**WHAT THE EXERCISE ASKS**:
Your task is to reproduce the material exactly.

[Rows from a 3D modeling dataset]
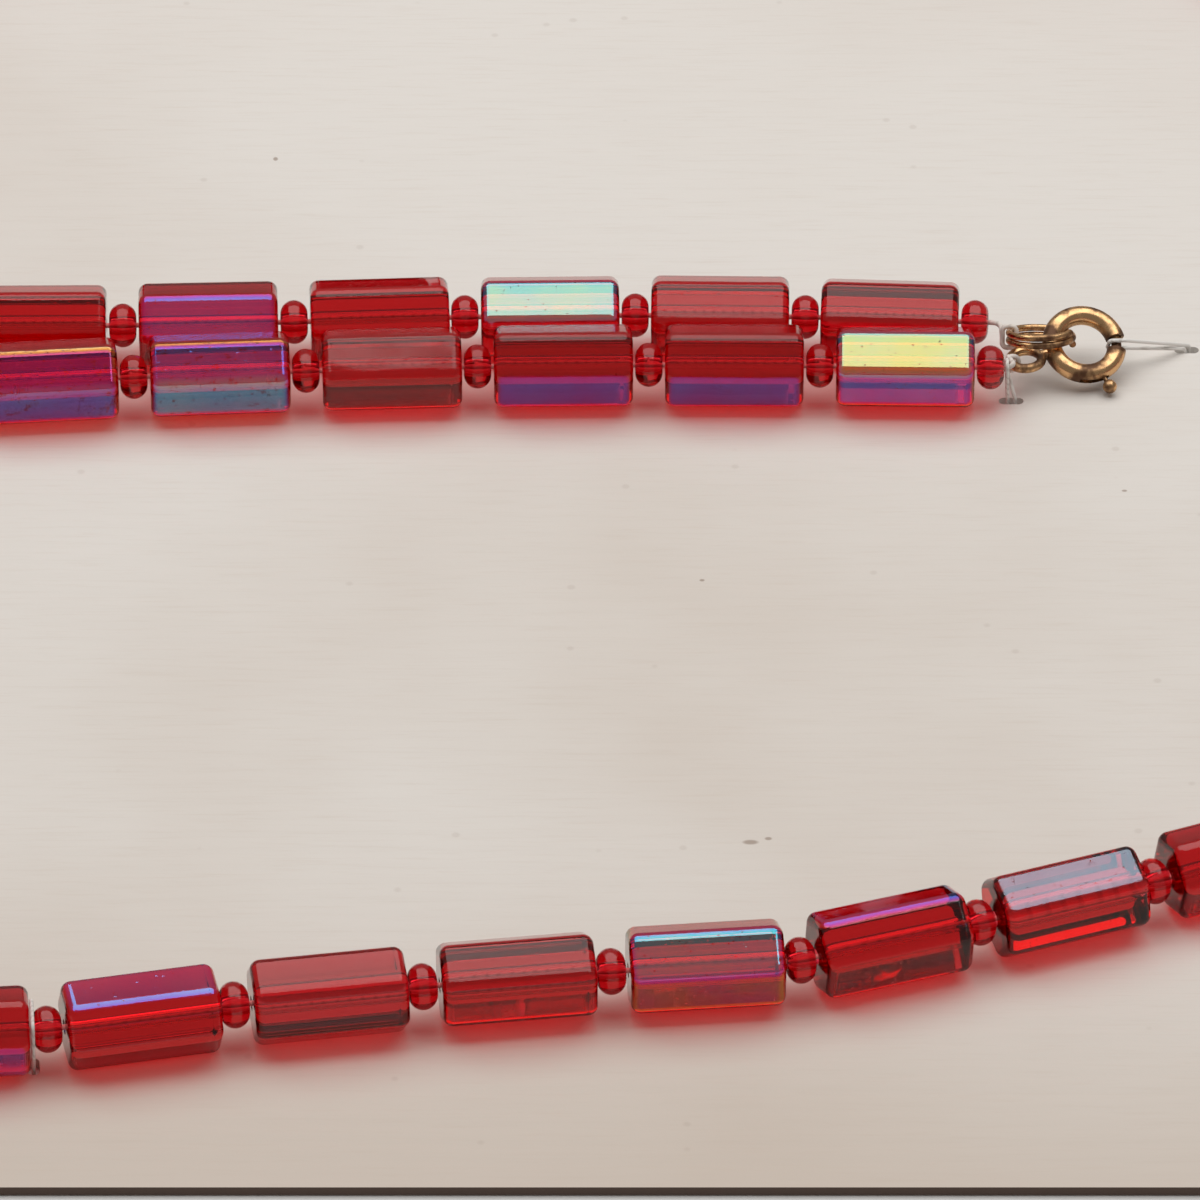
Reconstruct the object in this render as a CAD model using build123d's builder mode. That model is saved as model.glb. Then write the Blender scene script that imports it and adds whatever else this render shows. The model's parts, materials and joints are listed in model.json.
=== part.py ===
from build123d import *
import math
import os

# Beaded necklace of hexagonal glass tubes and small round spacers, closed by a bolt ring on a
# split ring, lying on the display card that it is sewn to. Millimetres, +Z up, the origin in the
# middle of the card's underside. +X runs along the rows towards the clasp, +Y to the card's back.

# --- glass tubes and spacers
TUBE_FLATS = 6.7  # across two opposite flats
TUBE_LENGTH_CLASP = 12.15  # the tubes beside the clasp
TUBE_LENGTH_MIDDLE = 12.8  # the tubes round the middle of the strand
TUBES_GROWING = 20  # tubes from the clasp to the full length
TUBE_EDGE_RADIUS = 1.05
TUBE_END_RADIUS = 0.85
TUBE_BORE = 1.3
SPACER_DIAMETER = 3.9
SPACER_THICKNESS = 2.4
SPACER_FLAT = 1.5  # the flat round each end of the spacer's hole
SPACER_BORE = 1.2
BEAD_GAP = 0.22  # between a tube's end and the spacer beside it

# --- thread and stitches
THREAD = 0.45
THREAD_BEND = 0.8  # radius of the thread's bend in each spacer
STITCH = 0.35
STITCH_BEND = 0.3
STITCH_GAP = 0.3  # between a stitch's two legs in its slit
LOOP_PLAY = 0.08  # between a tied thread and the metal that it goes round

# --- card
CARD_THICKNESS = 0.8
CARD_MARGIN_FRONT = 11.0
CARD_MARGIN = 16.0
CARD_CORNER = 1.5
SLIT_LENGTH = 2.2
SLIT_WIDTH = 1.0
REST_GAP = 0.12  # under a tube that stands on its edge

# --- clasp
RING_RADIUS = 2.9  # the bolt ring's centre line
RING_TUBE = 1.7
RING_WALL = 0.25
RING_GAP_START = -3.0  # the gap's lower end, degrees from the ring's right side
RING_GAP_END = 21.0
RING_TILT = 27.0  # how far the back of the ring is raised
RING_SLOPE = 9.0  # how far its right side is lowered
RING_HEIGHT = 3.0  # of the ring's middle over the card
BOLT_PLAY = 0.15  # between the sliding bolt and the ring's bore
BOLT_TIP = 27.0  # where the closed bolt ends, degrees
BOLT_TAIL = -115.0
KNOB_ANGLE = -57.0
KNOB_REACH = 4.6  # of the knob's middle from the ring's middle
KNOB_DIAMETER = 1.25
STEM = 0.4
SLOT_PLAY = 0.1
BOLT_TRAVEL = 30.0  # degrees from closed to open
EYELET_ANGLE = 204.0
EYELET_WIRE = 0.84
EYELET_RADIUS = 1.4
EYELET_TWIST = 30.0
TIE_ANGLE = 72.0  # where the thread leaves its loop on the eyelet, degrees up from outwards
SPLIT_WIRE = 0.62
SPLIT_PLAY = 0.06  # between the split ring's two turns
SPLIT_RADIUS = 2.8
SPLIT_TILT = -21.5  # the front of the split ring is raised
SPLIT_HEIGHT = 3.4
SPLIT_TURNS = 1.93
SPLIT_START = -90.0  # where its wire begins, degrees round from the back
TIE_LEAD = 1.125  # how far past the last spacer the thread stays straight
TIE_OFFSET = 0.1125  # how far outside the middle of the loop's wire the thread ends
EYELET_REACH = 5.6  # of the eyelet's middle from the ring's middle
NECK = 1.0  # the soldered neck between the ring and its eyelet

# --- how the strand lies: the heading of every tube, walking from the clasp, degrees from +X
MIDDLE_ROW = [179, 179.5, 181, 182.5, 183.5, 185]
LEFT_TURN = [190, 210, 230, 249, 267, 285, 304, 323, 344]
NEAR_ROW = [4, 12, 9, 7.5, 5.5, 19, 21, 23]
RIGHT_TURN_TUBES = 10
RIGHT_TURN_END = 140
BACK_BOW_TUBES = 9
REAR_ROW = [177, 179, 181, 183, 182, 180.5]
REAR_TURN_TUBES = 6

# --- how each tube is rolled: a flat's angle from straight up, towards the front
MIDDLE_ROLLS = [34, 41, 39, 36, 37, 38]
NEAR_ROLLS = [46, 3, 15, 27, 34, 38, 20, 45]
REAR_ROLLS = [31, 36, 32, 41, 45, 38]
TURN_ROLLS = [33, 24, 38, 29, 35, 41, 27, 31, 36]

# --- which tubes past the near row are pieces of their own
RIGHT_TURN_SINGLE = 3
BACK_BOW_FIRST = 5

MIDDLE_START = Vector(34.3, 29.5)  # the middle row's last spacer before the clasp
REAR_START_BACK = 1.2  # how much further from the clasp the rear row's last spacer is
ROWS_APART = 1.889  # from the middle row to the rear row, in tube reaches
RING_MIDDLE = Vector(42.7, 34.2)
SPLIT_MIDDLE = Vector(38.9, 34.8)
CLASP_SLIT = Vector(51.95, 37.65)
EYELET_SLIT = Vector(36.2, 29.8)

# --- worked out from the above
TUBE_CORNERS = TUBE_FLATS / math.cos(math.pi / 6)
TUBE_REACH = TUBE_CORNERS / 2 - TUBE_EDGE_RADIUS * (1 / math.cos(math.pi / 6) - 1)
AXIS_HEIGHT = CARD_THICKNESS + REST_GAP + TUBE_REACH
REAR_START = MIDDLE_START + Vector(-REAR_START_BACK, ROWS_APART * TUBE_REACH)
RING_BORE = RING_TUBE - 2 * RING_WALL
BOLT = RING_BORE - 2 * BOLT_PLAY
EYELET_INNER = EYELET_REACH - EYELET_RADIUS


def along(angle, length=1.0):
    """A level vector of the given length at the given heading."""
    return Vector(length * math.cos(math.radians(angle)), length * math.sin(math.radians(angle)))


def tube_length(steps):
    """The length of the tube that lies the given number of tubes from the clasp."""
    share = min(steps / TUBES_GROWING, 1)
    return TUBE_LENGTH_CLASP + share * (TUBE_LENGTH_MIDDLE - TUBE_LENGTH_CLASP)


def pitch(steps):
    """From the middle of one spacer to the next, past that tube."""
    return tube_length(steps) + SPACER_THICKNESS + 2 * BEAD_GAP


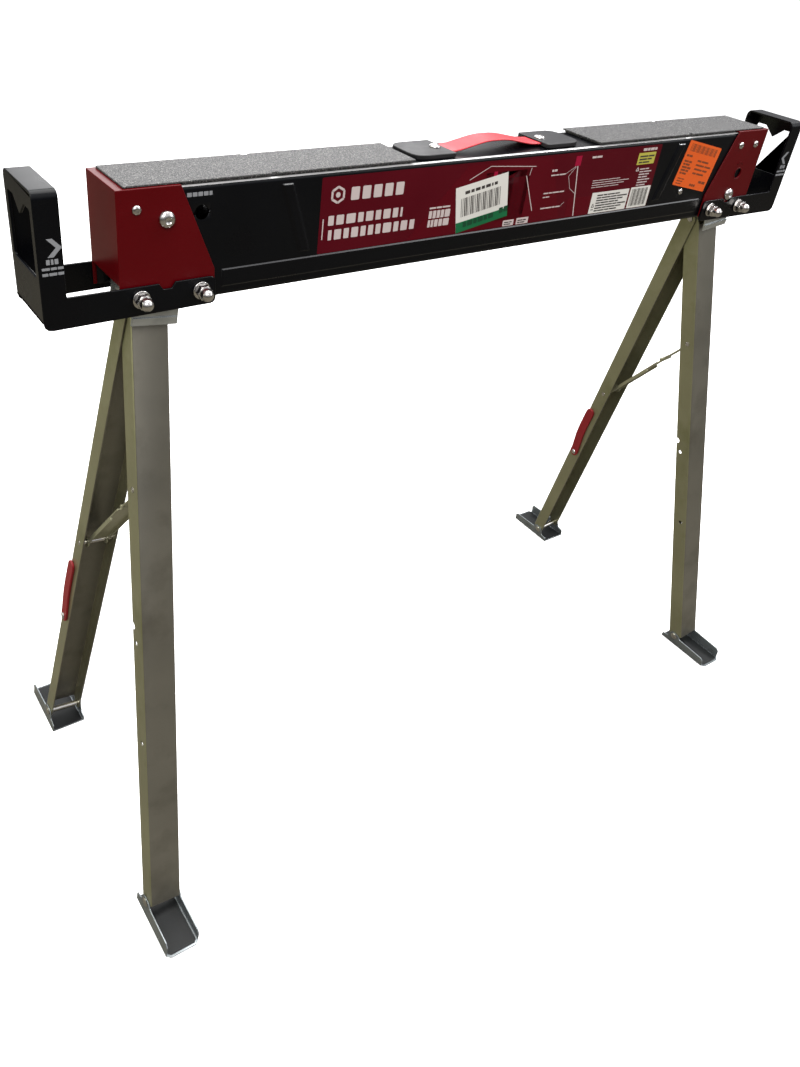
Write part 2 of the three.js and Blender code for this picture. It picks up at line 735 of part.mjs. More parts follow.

**RESULT OF THIS TASK**:
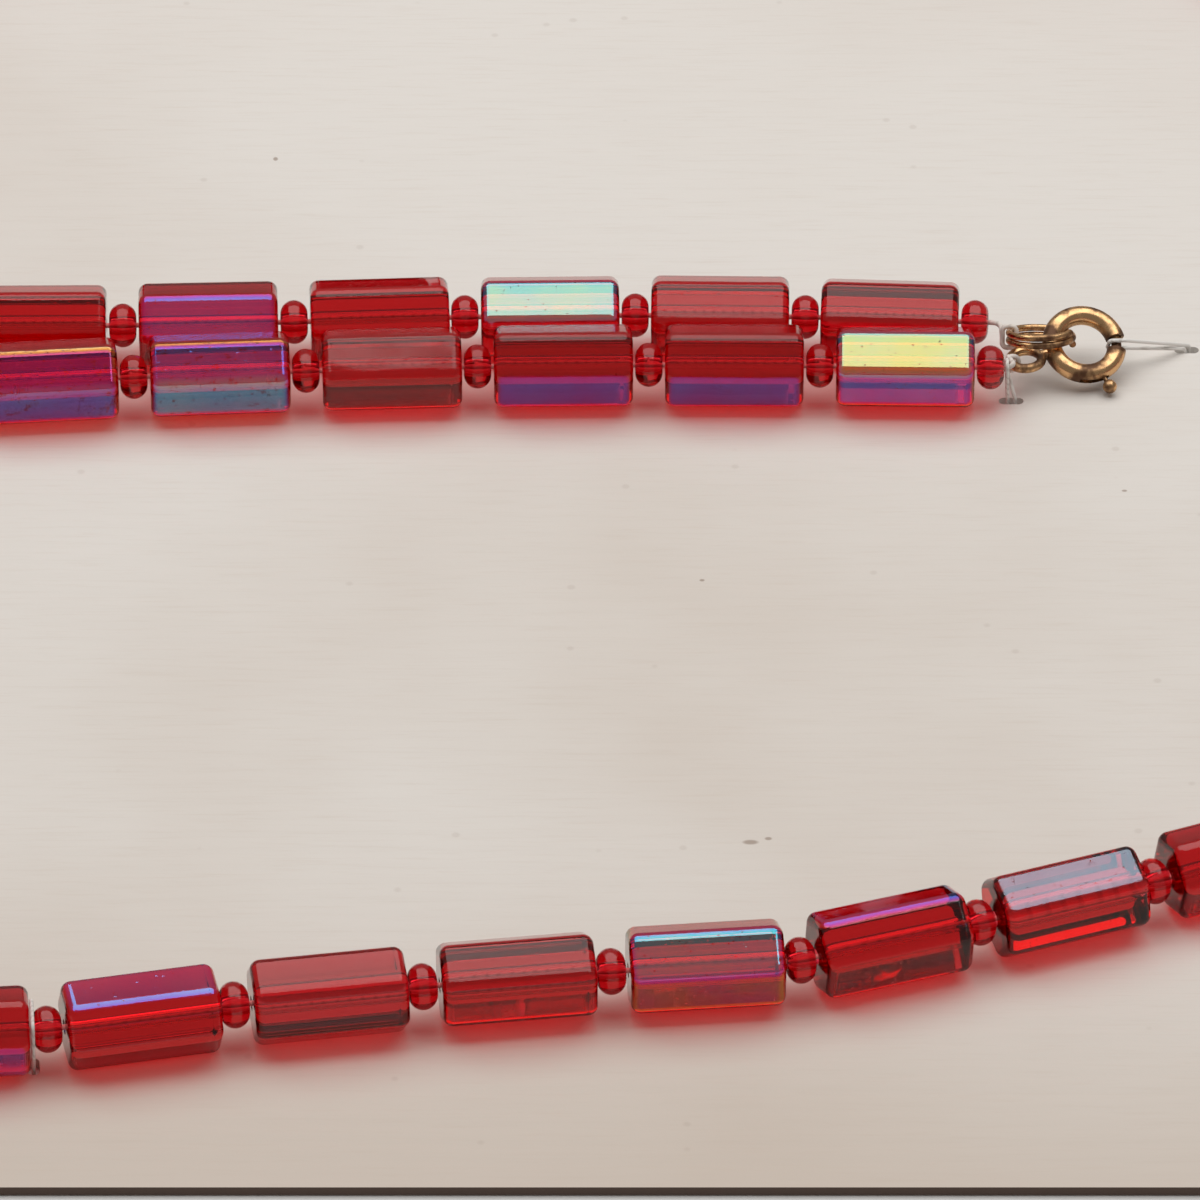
Reconstruct the object in this render as a CAD model using build123d's builder mode. That model is saved as model.glb. Then write the Blender scene script that imports it and adds whatever else this render shows. The model's parts, materials and joints are listed in model.json.
=== part.py ===
from build123d import *
import math
import os

# Beaded necklace of hexagonal glass tubes and small round spacers, closed by a bolt ring on a
# split ring, lying on the display card that it is sewn to. Millimetres, +Z up, the origin in the
# middle of the card's underside. +X runs along the rows towards the clasp, +Y to the card's back.

# --- glass tubes and spacers
TUBE_FLATS = 6.7  # across two opposite flats
TUBE_LENGTH_CLASP = 12.15  # the tubes beside the clasp
TUBE_LENGTH_MIDDLE = 12.8  # the tubes round the middle of the strand
TUBES_GROWING = 20  # tubes from the clasp to the full length
TUBE_EDGE_RADIUS = 1.05
TUBE_END_RADIUS = 0.85
TUBE_BORE = 1.3
SPACER_DIAMETER = 3.9
SPACER_THICKNESS = 2.4
SPACER_FLAT = 1.5  # the flat round each end of the spacer's hole
SPACER_BORE = 1.2
BEAD_GAP = 0.22  # between a tube's end and the spacer beside it

# --- thread and stitches
THREAD = 0.45
THREAD_BEND = 0.8  # radius of the thread's bend in each spacer
STITCH = 0.35
STITCH_BEND = 0.3
STITCH_GAP = 0.3  # between a stitch's two legs in its slit
LOOP_PLAY = 0.08  # between a tied thread and the metal that it goes round

# --- card
CARD_THICKNESS = 0.8
CARD_MARGIN_FRONT = 11.0
CARD_MARGIN = 16.0
CARD_CORNER = 1.5
SLIT_LENGTH = 2.2
SLIT_WIDTH = 1.0
REST_GAP = 0.12  # under a tube that stands on its edge

# --- clasp
RING_RADIUS = 2.9  # the bolt ring's centre line
RING_TUBE = 1.7
RING_WALL = 0.25
RING_GAP_START = -3.0  # the gap's lower end, degrees from the ring's right side
RING_GAP_END = 21.0
RING_TILT = 27.0  # how far the back of the ring is raised
RING_SLOPE = 9.0  # how far its right side is lowered
RING_HEIGHT = 3.0  # of the ring's middle over the card
BOLT_PLAY = 0.15  # between the sliding bolt and the ring's bore
BOLT_TIP = 27.0  # where the closed bolt ends, degrees
BOLT_TAIL = -115.0
KNOB_ANGLE = -57.0
KNOB_REACH = 4.6  # of the knob's middle from the ring's middle
KNOB_DIAMETER = 1.25
STEM = 0.4
SLOT_PLAY = 0.1
BOLT_TRAVEL = 30.0  # degrees from closed to open
EYELET_ANGLE = 204.0
EYELET_WIRE = 0.84
EYELET_RADIUS = 1.4
EYELET_TWIST = 30.0
TIE_ANGLE = 72.0  # where the thread leaves its loop on the eyelet, degrees up from outwards
SPLIT_WIRE = 0.62
SPLIT_PLAY = 0.06  # between the split ring's two turns
SPLIT_RADIUS = 2.8
SPLIT_TILT = -21.5  # the front of the split ring is raised
SPLIT_HEIGHT = 3.4
SPLIT_TURNS = 1.93
SPLIT_START = -90.0  # where its wire begins, degrees round from the back
TIE_LEAD = 1.125  # how far past the last spacer the thread stays straight
TIE_OFFSET = 0.1125  # how far outside the middle of the loop's wire the thread ends
EYELET_REACH = 5.6  # of the eyelet's middle from the ring's middle
NECK = 1.0  # the soldered neck between the ring and its eyelet

# --- how the strand lies: the heading of every tube, walking from the clasp, degrees from +X
MIDDLE_ROW = [179, 179.5, 181, 182.5, 183.5, 185]
LEFT_TURN = [190, 210, 230, 249, 267, 285, 304, 323, 344]
NEAR_ROW = [4, 12, 9, 7.5, 5.5, 19, 21, 23]
RIGHT_TURN_TUBES = 10
RIGHT_TURN_END = 140
BACK_BOW_TUBES = 9
REAR_ROW = [177, 179, 181, 183, 182, 180.5]
REAR_TURN_TUBES = 6

# --- how each tube is rolled: a flat's angle from straight up, towards the front
MIDDLE_ROLLS = [34, 41, 39, 36, 37, 38]
NEAR_ROLLS = [46, 3, 15, 27, 34, 38, 20, 45]
REAR_ROLLS = [31, 36, 32, 41, 45, 38]
TURN_ROLLS = [33, 24, 38, 29, 35, 41, 27, 31, 36]

# --- which tubes past the near row are pieces of their own
RIGHT_TURN_SINGLE = 3
BACK_BOW_FIRST = 5

MIDDLE_START = Vector(34.3, 29.5)  # the middle row's last spacer before the clasp
REAR_START_BACK = 1.2  # how much further from the clasp the rear row's last spacer is
ROWS_APART = 1.889  # from the middle row to the rear row, in tube reaches
RING_MIDDLE = Vector(42.7, 34.2)
SPLIT_MIDDLE = Vector(38.9, 34.8)
CLASP_SLIT = Vector(51.95, 37.65)
EYELET_SLIT = Vector(36.2, 29.8)

# --- worked out from the above
TUBE_CORNERS = TUBE_FLATS / math.cos(math.pi / 6)
TUBE_REACH = TUBE_CORNERS / 2 - TUBE_EDGE_RADIUS * (1 / math.cos(math.pi / 6) - 1)
AXIS_HEIGHT = CARD_THICKNESS + REST_GAP + TUBE_REACH
REAR_START = MIDDLE_START + Vector(-REAR_START_BACK, ROWS_APART * TUBE_REACH)
RING_BORE = RING_TUBE - 2 * RING_WALL
BOLT = RING_BORE - 2 * BOLT_PLAY
EYELET_INNER = EYELET_REACH - EYELET_RADIUS


def along(angle, length=1.0):
    """A level vector of the given length at the given heading."""
    return Vector(length * math.cos(math.radians(angle)), length * math.sin(math.radians(angle)))


def tube_length(steps):
    """The length of the tube that lies the given number of tubes from the clasp."""
    share = min(steps / TUBES_GROWING, 1)
    return TUBE_LENGTH_CLASP + share * (TUBE_LENGTH_MIDDLE - TUBE_LENGTH_CLASP)


def pitch(steps):
    """From the middle of one spacer to the next, past that tube."""
    return tube_length(steps) + SPACER_THICKNESS + 2 * BEAD_GAP


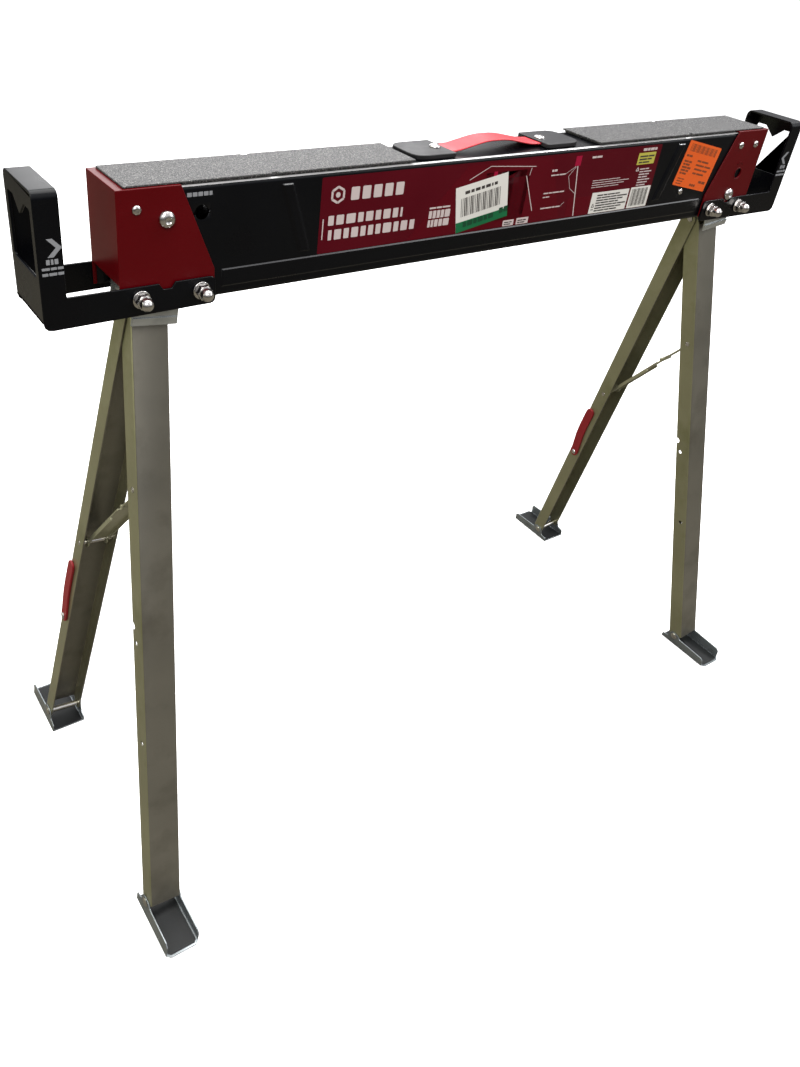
Write part 2 of the three.js and Blender code for this picture. It picks up at line 735 of part.mjs. More parts follow.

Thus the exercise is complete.